■ **WHAT YOU WILL DO**: Output the full listing word for word.

■ **DATA EXTRACT**:
_ _ _ _

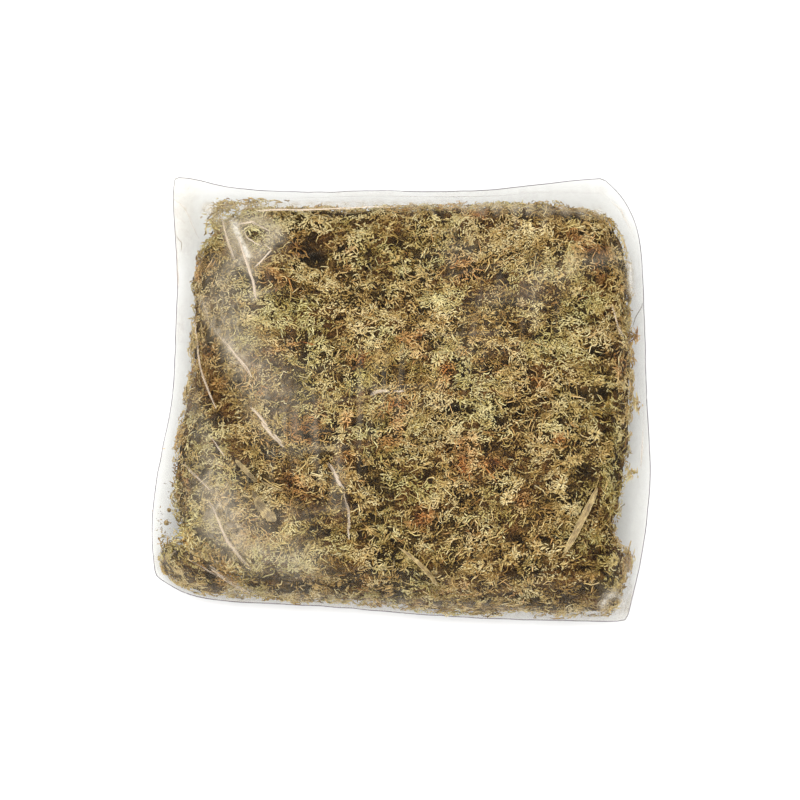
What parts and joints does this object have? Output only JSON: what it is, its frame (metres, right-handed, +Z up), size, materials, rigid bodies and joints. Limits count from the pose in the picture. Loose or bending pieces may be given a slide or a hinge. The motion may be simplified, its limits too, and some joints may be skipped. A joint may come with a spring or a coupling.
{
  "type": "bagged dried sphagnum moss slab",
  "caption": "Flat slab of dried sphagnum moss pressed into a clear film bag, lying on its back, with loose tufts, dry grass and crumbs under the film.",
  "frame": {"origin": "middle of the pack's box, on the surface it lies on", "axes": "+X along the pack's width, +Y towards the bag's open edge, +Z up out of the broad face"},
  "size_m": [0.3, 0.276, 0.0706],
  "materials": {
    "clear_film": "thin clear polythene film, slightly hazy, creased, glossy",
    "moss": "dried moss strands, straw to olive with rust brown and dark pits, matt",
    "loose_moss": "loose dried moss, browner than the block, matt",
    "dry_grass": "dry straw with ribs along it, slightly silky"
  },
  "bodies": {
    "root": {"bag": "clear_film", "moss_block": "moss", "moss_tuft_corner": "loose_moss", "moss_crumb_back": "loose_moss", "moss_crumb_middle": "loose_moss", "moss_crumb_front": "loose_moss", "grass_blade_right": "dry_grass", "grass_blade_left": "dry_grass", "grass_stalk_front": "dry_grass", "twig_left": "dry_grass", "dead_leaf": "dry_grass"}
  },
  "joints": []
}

_ _ _ _

■ **RESPONSE TO THE EXERCISE**:
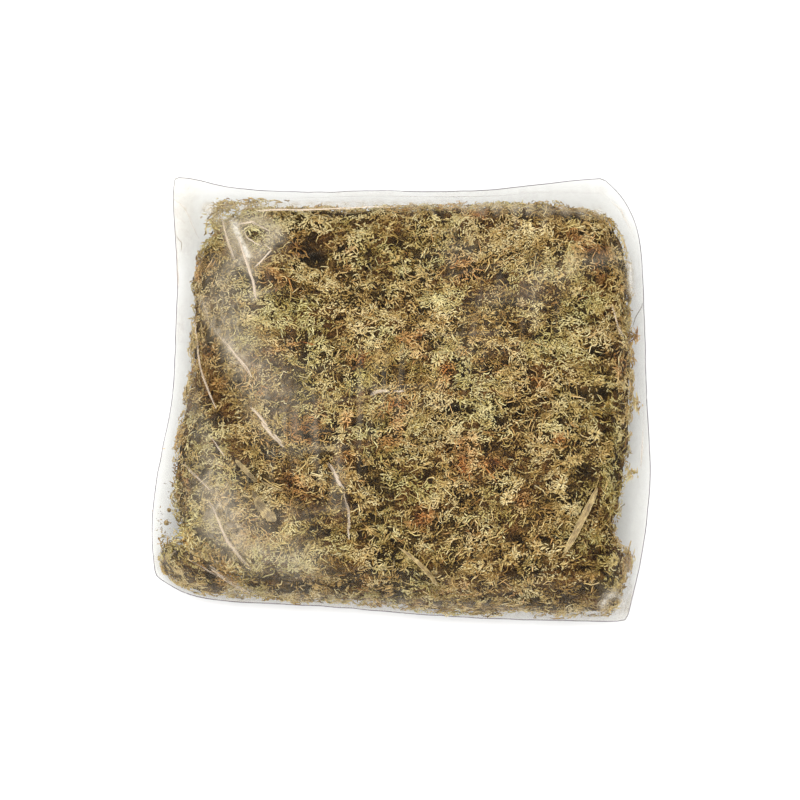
What parts and joints does this object have? Output only JSON: what it is, its frame (metres, right-handed, +Z up), size, materials, rigid bodies and joints. Limits count from the pose in the picture. Loose or bending pieces may be given a slide or a hinge. The motion may be simplified, its limits too, and some joints may be skipped. A joint may come with a spring or a coupling.
{
  "type": "bagged dried sphagnum moss slab",
  "caption": "Flat slab of dried sphagnum moss pressed into a clear film bag, lying on its back, with loose tufts, dry grass and crumbs under the film.",
  "frame": {"origin": "middle of the pack's box, on the surface it lies on", "axes": "+X along the pack's width, +Y towards the bag's open edge, +Z up out of the broad face"},
  "size_m": [0.3, 0.276, 0.0706],
  "materials": {
    "clear_film": "thin clear polythene film, slightly hazy, creased, glossy",
    "moss": "dried moss strands, straw to olive with rust brown and dark pits, matt",
    "loose_moss": "loose dried moss, browner than the block, matt",
    "dry_grass": "dry straw with ribs along it, slightly silky"
  },
  "bodies": {
    "root": {"bag": "clear_film", "moss_block": "moss", "moss_tuft_corner": "loose_moss", "moss_crumb_back": "loose_moss", "moss_crumb_middle": "loose_moss", "moss_crumb_front": "loose_moss", "grass_blade_right": "dry_grass", "grass_blade_left": "dry_grass", "grass_stalk_front": "dry_grass", "twig_left": "dry_grass", "dead_leaf": "dry_grass"}
  },
  "joints": []
}